27 September 2012

How to Solve the Eurozone Crisis


Inter-war Germany may not be the place you would look first for advice on tackling tricky financial issues, but on the other hand somebody did manage to move the country from the situation where you needed a wheelbarrow to buy a loaf of bread to the country that could afford to spend so much on arms that it could rapidly conquer the whole continent. That man was Hjalmar Schact: he was not a magician but rather a financial expert who was not in hock to financiers. That is a rare commodity and one we are in desperate need of just now.

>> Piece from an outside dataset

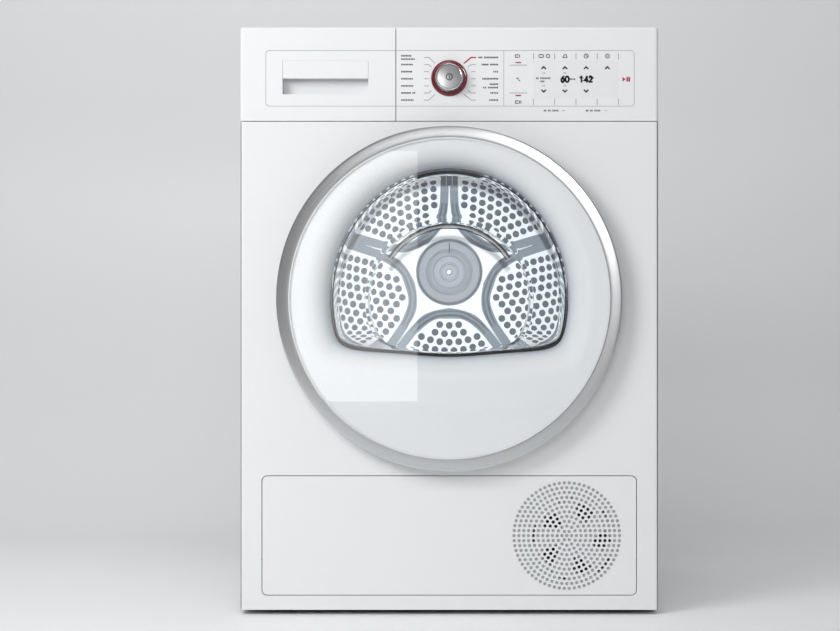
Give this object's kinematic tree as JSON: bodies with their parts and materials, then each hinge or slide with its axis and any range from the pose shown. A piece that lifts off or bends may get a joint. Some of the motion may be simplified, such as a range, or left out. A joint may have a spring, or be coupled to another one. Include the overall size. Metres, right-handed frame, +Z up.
{
  "type": "clothes dryer",
  "caption": "Freestanding heat-pump clothes dryer with a round glass porthole door, water container drawer, program knob and service flap.",
  "frame": {"origin": "on the floor under the centre of the machine's overall box", "axes": "+Z up, the door faces -Y, +X to the right as the user faces the door"},
  "size_m": [0.598, 0.636, 0.84],
  "materials": {
    "white_enamel": "smooth satin enamel",
    "white_plastic": "smooth moulded white",
    "grey_plastic": "fine moulded grain",
    "dark_plastic": "fine moulded grain",
    "black_rubber": "matt",
    "ring_steel": "brushed around the axis",
    "stainless": "satin stainless",
    "zinc_steel": "galvanised",
    "chrome": "polished",
    "aluminium": "cast and rolled",
    "clear_glass": "clear",
    "display_panel": "satin window over grey marks",
    "red_light": "translucent red",
    "felt": "dense wool felt",
    "motor_paint": "dark paint"
  },
  "bodies": {
    "cabinet": {"base_tray": "grey_plastic", "side_panel_left": "white_enamel", "side_panel_right": "white_enamel", "top_panel": "white_enamel", "rear_panel": "zinc_steel", "rear_duct_cover": "zinc_steel", "front_panel": "white_enamel", "control_fascia": "white_plastic", "display_window": "display_panel", "knob_light_ring": "red_light", "hinge_bracket": "zinc_steel", "door_latch_catch": "dark_plastic", "front_bulkhead": "zinc_steel", "loading_collar": "white_plastic", "lint_filter": "grey_plastic", "drum_front_seal": "felt", "rear_bearing_bracket": "zinc_steel", "drum_belt": "black_rubber", "motor_housing": "motor_paint", "blower_housing": "grey_plastic", "evaporator_coil": "aluminium", "condenser_coil": "aluminium", "compressor": "motor_paint", "exchanger_cover": "grey_plastic", "fan_shroud": "grey_plastic", "cable_inlet": "dark_plastic"},
    "knob": {"program_knob": "chrome"},
    "power_key": {"power_button": "ring_steel"},
    "container": {"container_front": "white_plastic", "container_grip": "white_plastic", "container_tub": "white_plastic"},
    "door": {"door_ring": "ring_steel", "door_pane": "clear_glass", "door_bowl_panel": "white_plastic", "window_gasket": "black_rubber", "door_window": "clear_glass", "door_back_frame": "white_plastic", "door_seal": "black_rubber", "door_hook": "stainless"},
    "drum": {"drum_shell": "stainless", "drum_back": "white_enamel", "drum_hub_cap": "ring_steel", "drum_shaft": "zinc_steel", "lifter_1": "grey_plastic", "lifter_2": "grey_plastic", "lifter_3": "grey_plastic"},
    "motor": {"motor_rotor": "aluminium"},
    "idler_arm": {"idler_arm": "zinc_steel"},
    "idler_wheel": {"idler_wheel": "grey_plastic"},
    "roller_left": {"support_roller_left": "grey_plastic"},
    "roller_right": {"support_roller_right": "grey_plastic"},
    "flap": {"service_flap": "white_plastic", "vent_grille": "white_plastic"},
    "fan": {"fan_rotor": "dark_plastic"},
    "lever_left": {"cover_lever_left": "dark_plastic"},
    "lever_right": {"cover_lever_right": "dark_plastic"},
    "foot_front_left": {"foot_front_left": "black_rubber"},
    "foot_front_right": {"foot_front_right": "black_rubber"},
    "foot_rear_left": {"foot_rear_left": "black_rubber"},
    "foot_rear_right": {"foot_rear_right": "black_rubber"}
  },
  "joints": [
    {"name": "door_hinge", "type": "hinge", "parent": "cabinet", "child": "door", "pos_m": [0.2333, -0.306, 0.452], "axis": [0, 0, 1], "range_deg": [0, 150]},
    {"name": "drum_spin", "type": "hinge", "parent": "cabinet", "child": "drum", "pos_m": [0, -0.205, 0.496], "axis": [0, 1, 0], "continuous": true},
    {"name": "motor_spin", "type": "hinge", "parent": "cabinet", "child": "motor", "pos_m": [0.15, 0.016, 0.125], "axis": [0, 1, 0], "continuous": true},
    {"name": "idler_arm_swing", "type": "hinge", "parent": "cabinet", "child": "idler_arm", "pos_m": [0.035, 0.016, 0.125], "axis": [0, 1, 0], "range_deg": [0, 12], "stiffness_Nm_per_rad": 2, "springref_deg": -20.05},
    {"name": "idler_spin", "type": "hinge", "parent": "idler_arm", "child": "idler_wheel", "pos_m": [0.085, 0.016, 0.123], "axis": [0, 1, 0], "continuous": true},
    {"name": "roller_left_spin", "type": "hinge", "parent": "cabinet", "child": "roller_left", "pos_m": [-0.1493, -0.198, 0.23741], "axis": [0, 1, 0], "continuous": true},
    {"name": "roller_right_spin", "type": "hinge", "parent": "cabinet", "child": "roller_right", "pos_m": [0.1493, -0.198, 0.23741], "axis": [0, 1, 0], "continuous": true},
    {"name": "container_slide", "type": "slide", "parent": "cabinet", "child": "container", "axis": [0, -1, 0], "range_m": [0, 0.44]},
    {"name": "knob_turn", "type": "hinge", "parent": "cabinet", "child": "knob", "pos_m": [0, -0.284, 0.7666], "axis": [0, 1, 0], "continuous": true},
    {"name": "power_press", "type": "slide", "parent": "knob", "child": "power_key", "axis": [0, 1, 0], "range_m": [0, 0.0015], "stiffness_N_per_m": 600},
    {"name": "flap_hinge", "type": "hinge", "parent": "cabinet", "child": "flap", "pos_m": [0, -0.283, 0.0335], "axis": [1, 0, 0], "range_deg": [0, 90]},
    {"name": "fan_spin", "type": "hinge", "parent": "cabinet", "child": "fan", "pos_m": [0.178, -0.25, 0.108], "axis": [0, 1, 0], "continuous": true},
    {"name": "lever_left_turn", "type": "hinge", "parent": "cabinet", "child": "lever_left", "pos_m": [-0.24, -0.244, 0.118], "axis": [0, -1, 0], "range_deg": [0, 90]},
    {"name": "lever_right_turn", "type": "hinge", "parent": "cabinet", "child": "lever_right", "pos_m": [0.04, -0.244, 0.118], "axis": [0, 1, 0], "range_deg": [0, 90]},
    {"name": "foot_front_left_height", "type": "slide", "parent": "cabinet", "child": "foot_front_left", "axis": [0, 0, -1], "range_m": [0, 0.012]},
    {"name": "foot_front_right_height", "type": "slide", "parent": "cabinet", "child": "foot_front_right", "axis": [0, 0, -1], "range_m": [0, 0.012]},
    {"name": "foot_rear_left_height", "type": "slide", "parent": "cabinet", "child": "foot_rear_left", "axis": [0, 0, -1], "range_m": [0, 0.012]},
    {"name": "foot_rear_right_height", "type": "slide", "parent": "cabinet", "child": "foot_rear_right", "axis": [0, 0, -1], "range_m": [0, 0.012]}
  ],
  "couplings": [
    {"joint": "motor_spin", "follows": "drum_spin", "ratio": 19.857},
    {"joint": "idler_spin", "follows": "drum_spin", "ratio": -19.857},
    {"joint": "roller_left_spin", "follows": "drum_spin", "ratio": -13.9},
    {"joint": "roller_right_spin", "follows": "drum_spin", "ratio": -13.9}
  ]
}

What a coincidence, then, that I spent yesterday at a conference with Professor Richard Werner of Southampton University. A modest, self-effacing man, he has nonetheless managed to persuade the Telegraph's City correspondent to suggest something like the Schact Plan to solve the Eurozone crisis. The solution is simple: create enough money through quantitative easing to buy back the bad assets. According to Hurley, Werner then suggests that governments should stop selling bonds but rather 'fund themselves through loan contracts from banks in their countries', which strikes me as rather odd when the more obvious proposal would be simply to continue to issue money as public credit. 

What Richard does not tell us is what backed up the creation of vast amounts of new German money that Schact created. That is a point I covered in my book Market, Schmarket back in 2006. I like this better now, because it reminds us of the importance of land. Effectively, Schacht used the German land and its wealth as collateral:

‘Once confidence in a currency is so severely damaged the only feasible response is to create a new currency, which was a process managed by the Finance Minister Hjalmar Schacht. In November 1923 he created a new parallel currency called the Rentenmark; to create confidence it was backed by land, in this case the most solid asset of the German economy. The Rentenmarks allowed economic transactions to take place within the economy, although they were not legal tender, had no fixed relation to the Reichsmark they replaced, and could not be used for international payments. This made the Rentenmarks speculation proof. Bizarrely, much of the speculation against the currency that had destroyed it had actually been funded by loans from German banks. In The Magic of Money Schacht explains how the Reichsbank made loans to support the speculation against the German currency. Thus the government, which has always been blamed for economic mismanagement and for printing too much paper money, was not primarily responsible for the inflation. By 1924 the Rentenmark and Reichsmark were being treated equally and the Rentenmark could be withdrawn. The lessons of the German hyperinflation are twofold: first, that financial speculators’ only motive is to make profits and that they are unconcerned about the social and political consequences of their speculative activity; but, nonetheless, governments can use political power to control this speculation if they wish, exposing the myth of powerlessness.’

It just so happens that we are looking for an independent and skilful financial expert for a rather important job just now. I have suggested to Richard that he put together an application for the top job at the Bank of England. If he is agreeable we could start an interesting campaign, especially as the man who invented quantitative easing has much stronger credentials than most of the current front-runners.